Inspiration

The Research Prioritization Matrix: How to Stop Guessing and Start Validating

In product development, the list of questions you want answers to is always longer than the time and budget you have. Do users understand the new navigation? Will they pay for Feature X? Is the onboarding flow too confusing?

Without a clear prioritization method, research efforts can become scattered, expensive, and ultimately fail to inform the most critical decisions. This is where a simple Research Prioritization Matrix comes in.

This post will walk you through a framework you can use immediately to sort your research questions into meaningful action items.

The Two Axes of Prioritization

A successful matrix focuses on two primary dimensions that determine the immediate value of any research question: Risk and Frequency.

Axis 1: Business/Product Risk (High to Low)

This measures the potential negative impact to the product, business, or user experience if you get the answer wrong.

  • High Risk: A wrong assumption here could lead to product failure, massive re-engineering, significant legal issues, or users abandoning the core feature.
    • Example Question: "Do users understand how to complete the purchase flow, or will we lose revenue at checkout?"
  • Low Risk: Getting the answer wrong might lead to minor design tweaks, less-than-optimal messaging, or a feature that sees low adoption but doesn't break the product.
    • Example Question: "Which of these three slightly different font sizes looks best in the settings menu?"

Axis 2: Research Frequency (High to Low)

This measures how often users encounter the specific area or feature related to your research question.

  • High Frequency: This relates to the core daily workflows, landing pages, or the main navigation that every user interacts with repeatedly.
    • Example Question: "How do users search and filter content on the main dashboard?" (Users do this dozens of times per session).
  • Low Frequency: This relates to rarely used settings, deep-link pages, or features used once a year (like account deletion or annual reports).
    • Example Question: "How do power users organize their archived files?" (A niche, infrequent task).

Decoding the 4 Quadrants

By plotting your research questions across these two axes, you define four distinct areas, each dictating a different research strategy:

Quadrant 1: The Critical Zone (High Risk / High Frequency)

This is where you focus your time, money, and most robust methodologies (e.g., deep qualitative interviews, moderated usability tests).
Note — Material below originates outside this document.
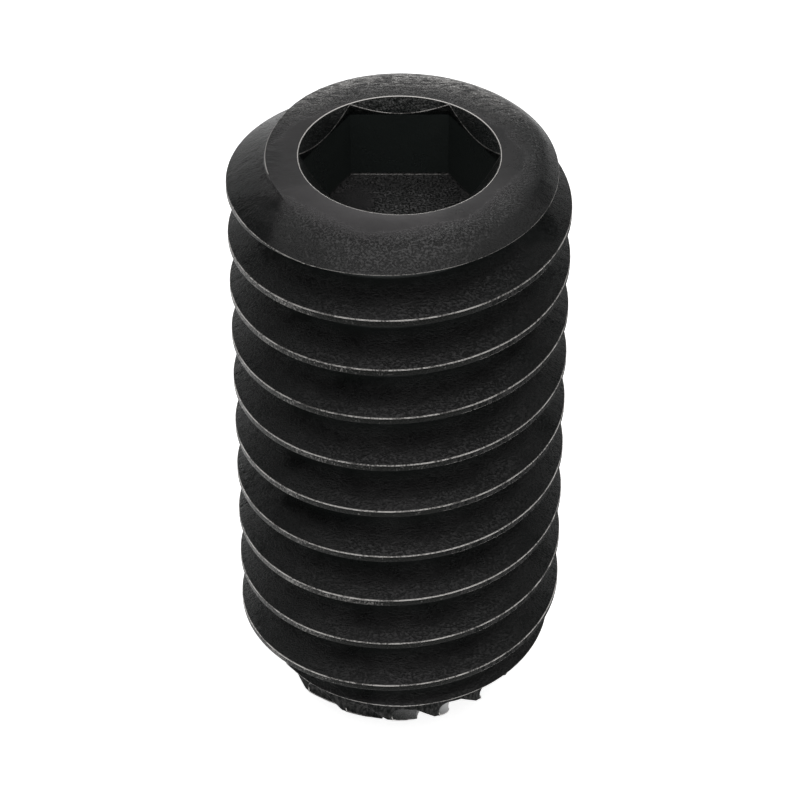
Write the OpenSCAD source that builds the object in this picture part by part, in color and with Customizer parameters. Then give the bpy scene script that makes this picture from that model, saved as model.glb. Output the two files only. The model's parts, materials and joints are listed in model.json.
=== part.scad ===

These questions must be answered correctly before launch.

Quadrant 2: The Safety Check (High Risk / Low Frequency)

These questions involve high stakes but infrequent interactions (e.g., account recovery, critical setup flows). You can schedule this research strategically, perhaps right before a feature launch, using targeted studies or expert heuristic evaluation to ensure the mechanism works when it absolutely must.

Quadrant 3: The Nice-to-Know (Low Risk / High Frequency)

The high frequency means a small improvement here can yield big returns (e.g., a better button label that is seen thousands of times). However, because the risk is low, you don't need expensive, time-consuming research. Use lean methods like A/B testing, brief in-app surveys, or unmoderated tests.

Quadrant 4: The Backlog (Low Risk / Low Frequency)

Questions here are the lowest priority. If you have spare budget or time at the end of a sprint, tackle them. Otherwise, trust your team's best judgment for now. The cost of delaying or getting the answer wrong is minimal.

Your Next Steps

  1. Brainstorm: List every research question your team has.
  2. Score: Have your team score each question (e.g., on a scale of 1-10) for both Risk and Frequency.
  3. Plot: Place the questions on the 2x2 matrix.
  4. Act: Only devote your primary research resources to the Critical Zone (Quadrant 1). Use lighter, faster methods for Quadrant 3.

By applying this matrix, you stop researching every good idea and start validating only the most impactful, high-risk questions, ensuring your research efforts always move the needle.